- _EXERCISE REQUIREMENTS_: Below is a listing; copy all of it exactly.

◇ ◇ ◇ ◇ ◇

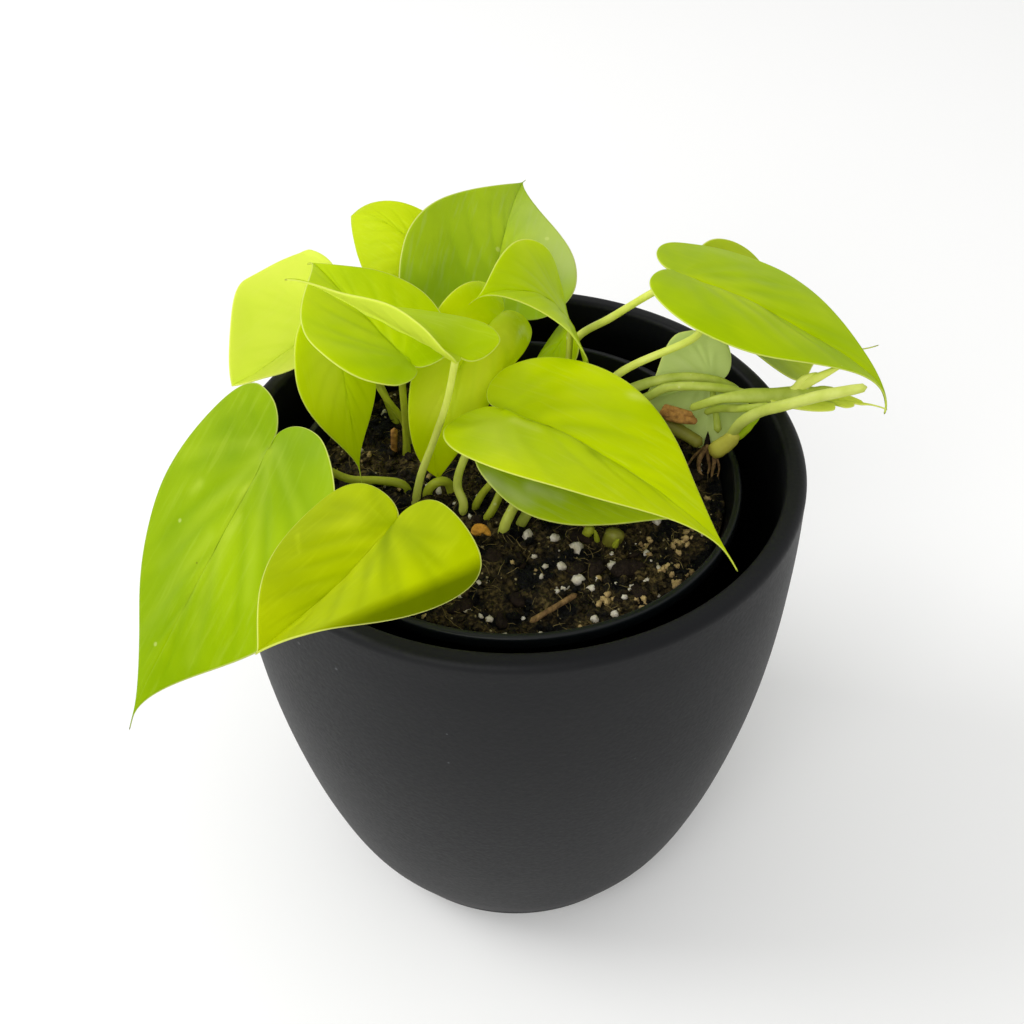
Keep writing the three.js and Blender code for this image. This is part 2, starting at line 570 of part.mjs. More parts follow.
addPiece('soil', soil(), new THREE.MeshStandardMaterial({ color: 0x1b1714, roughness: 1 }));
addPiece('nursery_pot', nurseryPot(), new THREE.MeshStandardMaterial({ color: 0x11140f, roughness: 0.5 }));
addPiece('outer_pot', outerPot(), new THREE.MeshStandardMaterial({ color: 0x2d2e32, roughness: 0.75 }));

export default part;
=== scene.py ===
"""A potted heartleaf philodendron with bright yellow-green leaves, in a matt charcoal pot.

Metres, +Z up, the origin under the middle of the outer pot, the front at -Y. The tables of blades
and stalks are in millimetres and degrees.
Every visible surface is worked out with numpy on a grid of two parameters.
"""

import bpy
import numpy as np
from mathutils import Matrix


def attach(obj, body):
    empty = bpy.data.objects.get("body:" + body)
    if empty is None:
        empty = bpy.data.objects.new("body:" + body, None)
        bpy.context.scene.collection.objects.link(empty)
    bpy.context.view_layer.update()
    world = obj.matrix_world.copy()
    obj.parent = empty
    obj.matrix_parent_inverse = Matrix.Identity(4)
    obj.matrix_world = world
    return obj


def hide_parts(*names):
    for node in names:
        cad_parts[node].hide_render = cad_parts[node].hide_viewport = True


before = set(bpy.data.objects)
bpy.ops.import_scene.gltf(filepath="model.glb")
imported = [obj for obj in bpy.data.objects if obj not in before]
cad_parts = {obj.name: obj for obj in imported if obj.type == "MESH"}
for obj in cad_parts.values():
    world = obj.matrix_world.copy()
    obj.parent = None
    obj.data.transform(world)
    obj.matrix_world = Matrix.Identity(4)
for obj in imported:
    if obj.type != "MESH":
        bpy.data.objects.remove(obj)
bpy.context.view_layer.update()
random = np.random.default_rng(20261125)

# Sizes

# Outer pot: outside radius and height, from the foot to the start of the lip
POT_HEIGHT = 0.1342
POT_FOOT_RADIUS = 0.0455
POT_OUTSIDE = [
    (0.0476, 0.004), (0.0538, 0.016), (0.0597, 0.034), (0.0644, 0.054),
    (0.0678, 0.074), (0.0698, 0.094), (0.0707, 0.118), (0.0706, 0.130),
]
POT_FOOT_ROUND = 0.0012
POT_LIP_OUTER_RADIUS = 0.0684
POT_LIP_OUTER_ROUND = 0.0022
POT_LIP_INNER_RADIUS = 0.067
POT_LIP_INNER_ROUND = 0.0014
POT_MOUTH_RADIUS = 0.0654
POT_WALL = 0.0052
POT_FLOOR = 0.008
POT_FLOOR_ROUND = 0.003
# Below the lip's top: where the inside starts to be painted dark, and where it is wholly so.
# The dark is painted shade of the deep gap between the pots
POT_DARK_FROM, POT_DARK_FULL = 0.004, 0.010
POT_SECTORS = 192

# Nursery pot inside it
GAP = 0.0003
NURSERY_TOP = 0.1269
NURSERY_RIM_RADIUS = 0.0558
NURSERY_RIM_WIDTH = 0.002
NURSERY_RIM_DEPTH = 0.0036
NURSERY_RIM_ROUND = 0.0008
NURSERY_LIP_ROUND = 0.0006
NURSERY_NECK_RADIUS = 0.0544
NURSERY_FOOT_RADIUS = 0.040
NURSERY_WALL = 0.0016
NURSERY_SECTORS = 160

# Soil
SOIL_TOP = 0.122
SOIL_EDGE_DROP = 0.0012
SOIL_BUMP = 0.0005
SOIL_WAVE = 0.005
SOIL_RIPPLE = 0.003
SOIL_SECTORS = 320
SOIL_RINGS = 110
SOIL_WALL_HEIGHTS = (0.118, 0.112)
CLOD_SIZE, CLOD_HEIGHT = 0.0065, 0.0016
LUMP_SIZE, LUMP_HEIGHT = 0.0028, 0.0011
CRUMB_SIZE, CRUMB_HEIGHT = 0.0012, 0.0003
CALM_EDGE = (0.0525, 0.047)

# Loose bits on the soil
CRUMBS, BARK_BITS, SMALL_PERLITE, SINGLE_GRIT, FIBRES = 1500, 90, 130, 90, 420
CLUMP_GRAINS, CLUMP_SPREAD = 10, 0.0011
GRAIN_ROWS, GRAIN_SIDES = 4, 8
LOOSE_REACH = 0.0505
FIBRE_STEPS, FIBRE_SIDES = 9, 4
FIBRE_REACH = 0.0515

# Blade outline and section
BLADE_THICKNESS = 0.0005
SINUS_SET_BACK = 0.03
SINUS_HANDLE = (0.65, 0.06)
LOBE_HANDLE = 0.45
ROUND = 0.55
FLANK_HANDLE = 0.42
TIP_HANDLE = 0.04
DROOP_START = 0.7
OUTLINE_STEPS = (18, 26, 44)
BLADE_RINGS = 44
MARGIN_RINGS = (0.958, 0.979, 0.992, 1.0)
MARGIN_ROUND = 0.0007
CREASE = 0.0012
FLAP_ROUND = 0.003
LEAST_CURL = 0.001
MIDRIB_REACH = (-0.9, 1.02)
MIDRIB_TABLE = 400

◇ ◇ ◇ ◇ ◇

- _SOLVED EXERCISE_:
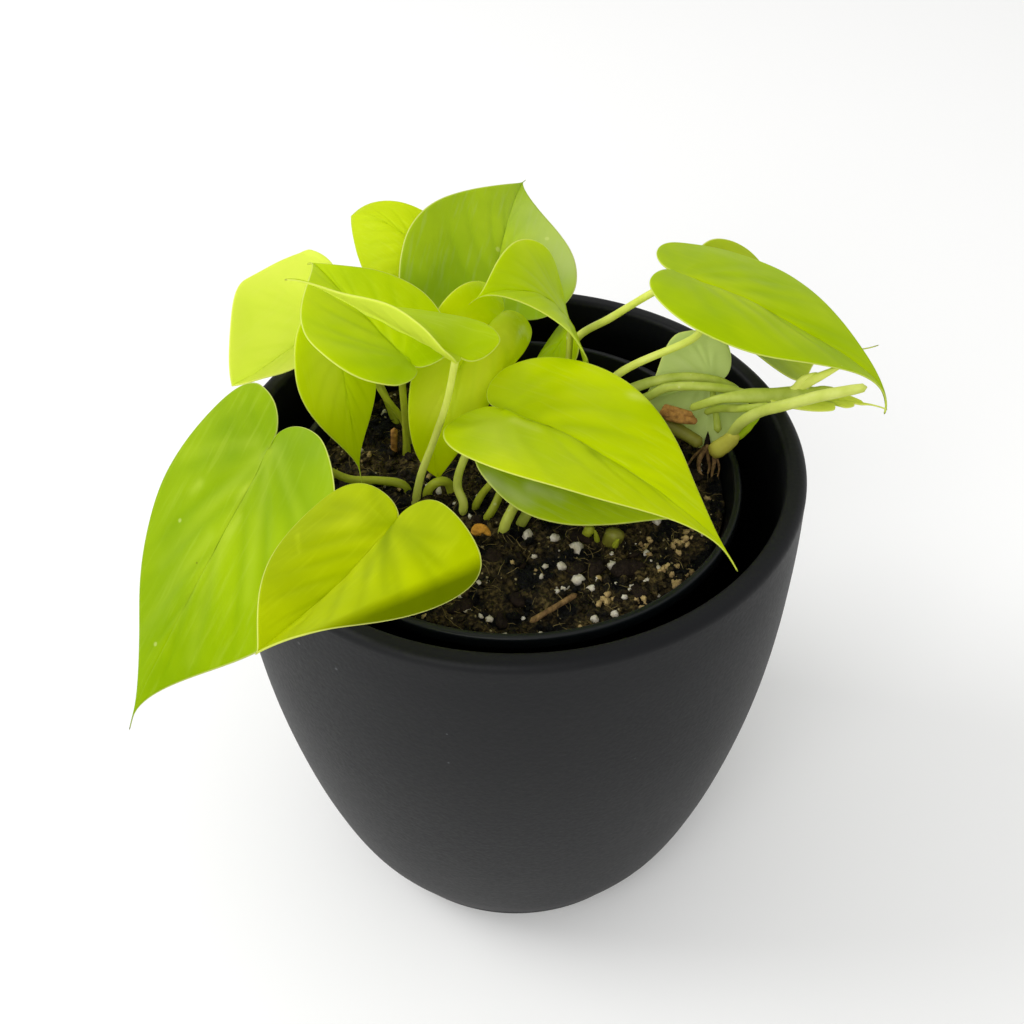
Keep writing the three.js and Blender code for this image. This is part 2, starting at line 570 of part.mjs. More parts follow.
addPiece('soil', soil(), new THREE.MeshStandardMaterial({ color: 0x1b1714, roughness: 1 }));
addPiece('nursery_pot', nurseryPot(), new THREE.MeshStandardMaterial({ color: 0x11140f, roughness: 0.5 }));
addPiece('outer_pot', outerPot(), new THREE.MeshStandardMaterial({ color: 0x2d2e32, roughness: 0.75 }));

export default part;
=== scene.py ===
"""A potted heartleaf philodendron with bright yellow-green leaves, in a matt charcoal pot.

Metres, +Z up, the origin under the middle of the outer pot, the front at -Y. The tables of blades
and stalks are in millimetres and degrees.
Every visible surface is worked out with numpy on a grid of two parameters.
"""

import bpy
import numpy as np
from mathutils import Matrix


def attach(obj, body):
    empty = bpy.data.objects.get("body:" + body)
    if empty is None:
        empty = bpy.data.objects.new("body:" + body, None)
        bpy.context.scene.collection.objects.link(empty)
    bpy.context.view_layer.update()
    world = obj.matrix_world.copy()
    obj.parent = empty
    obj.matrix_parent_inverse = Matrix.Identity(4)
    obj.matrix_world = world
    return obj


def hide_parts(*names):
    for node in names:
        cad_parts[node].hide_render = cad_parts[node].hide_viewport = True


before = set(bpy.data.objects)
bpy.ops.import_scene.gltf(filepath="model.glb")
imported = [obj for obj in bpy.data.objects if obj not in before]
cad_parts = {obj.name: obj for obj in imported if obj.type == "MESH"}
for obj in cad_parts.values():
    world = obj.matrix_world.copy()
    obj.parent = None
    obj.data.transform(world)
    obj.matrix_world = Matrix.Identity(4)
for obj in imported:
    if obj.type != "MESH":
        bpy.data.objects.remove(obj)
bpy.context.view_layer.update()
random = np.random.default_rng(20261125)

# Sizes

# Outer pot: outside radius and height, from the foot to the start of the lip
POT_HEIGHT = 0.1342
POT_FOOT_RADIUS = 0.0455
POT_OUTSIDE = [
    (0.0476, 0.004), (0.0538, 0.016), (0.0597, 0.034), (0.0644, 0.054),
    (0.0678, 0.074), (0.0698, 0.094), (0.0707, 0.118), (0.0706, 0.130),
]
POT_FOOT_ROUND = 0.0012
POT_LIP_OUTER_RADIUS = 0.0684
POT_LIP_OUTER_ROUND = 0.0022
POT_LIP_INNER_RADIUS = 0.067
POT_LIP_INNER_ROUND = 0.0014
POT_MOUTH_RADIUS = 0.0654
POT_WALL = 0.0052
POT_FLOOR = 0.008
POT_FLOOR_ROUND = 0.003
# Below the lip's top: where the inside starts to be painted dark, and where it is wholly so.
# The dark is painted shade of the deep gap between the pots
POT_DARK_FROM, POT_DARK_FULL = 0.004, 0.010
POT_SECTORS = 192

# Nursery pot inside it
GAP = 0.0003
NURSERY_TOP = 0.1269
NURSERY_RIM_RADIUS = 0.0558
NURSERY_RIM_WIDTH = 0.002
NURSERY_RIM_DEPTH = 0.0036
NURSERY_RIM_ROUND = 0.0008
NURSERY_LIP_ROUND = 0.0006
NURSERY_NECK_RADIUS = 0.0544
NURSERY_FOOT_RADIUS = 0.040
NURSERY_WALL = 0.0016
NURSERY_SECTORS = 160

# Soil
SOIL_TOP = 0.122
SOIL_EDGE_DROP = 0.0012
SOIL_BUMP = 0.0005
SOIL_WAVE = 0.005
SOIL_RIPPLE = 0.003
SOIL_SECTORS = 320
SOIL_RINGS = 110
SOIL_WALL_HEIGHTS = (0.118, 0.112)
CLOD_SIZE, CLOD_HEIGHT = 0.0065, 0.0016
LUMP_SIZE, LUMP_HEIGHT = 0.0028, 0.0011
CRUMB_SIZE, CRUMB_HEIGHT = 0.0012, 0.0003
CALM_EDGE = (0.0525, 0.047)

# Loose bits on the soil
CRUMBS, BARK_BITS, SMALL_PERLITE, SINGLE_GRIT, FIBRES = 1500, 90, 130, 90, 420
CLUMP_GRAINS, CLUMP_SPREAD = 10, 0.0011
GRAIN_ROWS, GRAIN_SIDES = 4, 8
LOOSE_REACH = 0.0505
FIBRE_STEPS, FIBRE_SIDES = 9, 4
FIBRE_REACH = 0.0515

# Blade outline and section
BLADE_THICKNESS = 0.0005
SINUS_SET_BACK = 0.03
SINUS_HANDLE = (0.65, 0.06)
LOBE_HANDLE = 0.45
ROUND = 0.55
FLANK_HANDLE = 0.42
TIP_HANDLE = 0.04
DROOP_START = 0.7
OUTLINE_STEPS = (18, 26, 44)
BLADE_RINGS = 44
MARGIN_RINGS = (0.958, 0.979, 0.992, 1.0)
MARGIN_ROUND = 0.0007
CREASE = 0.0012
FLAP_ROUND = 0.003
LEAST_CURL = 0.001
MIDRIB_REACH = (-0.9, 1.02)
MIDRIB_TABLE = 400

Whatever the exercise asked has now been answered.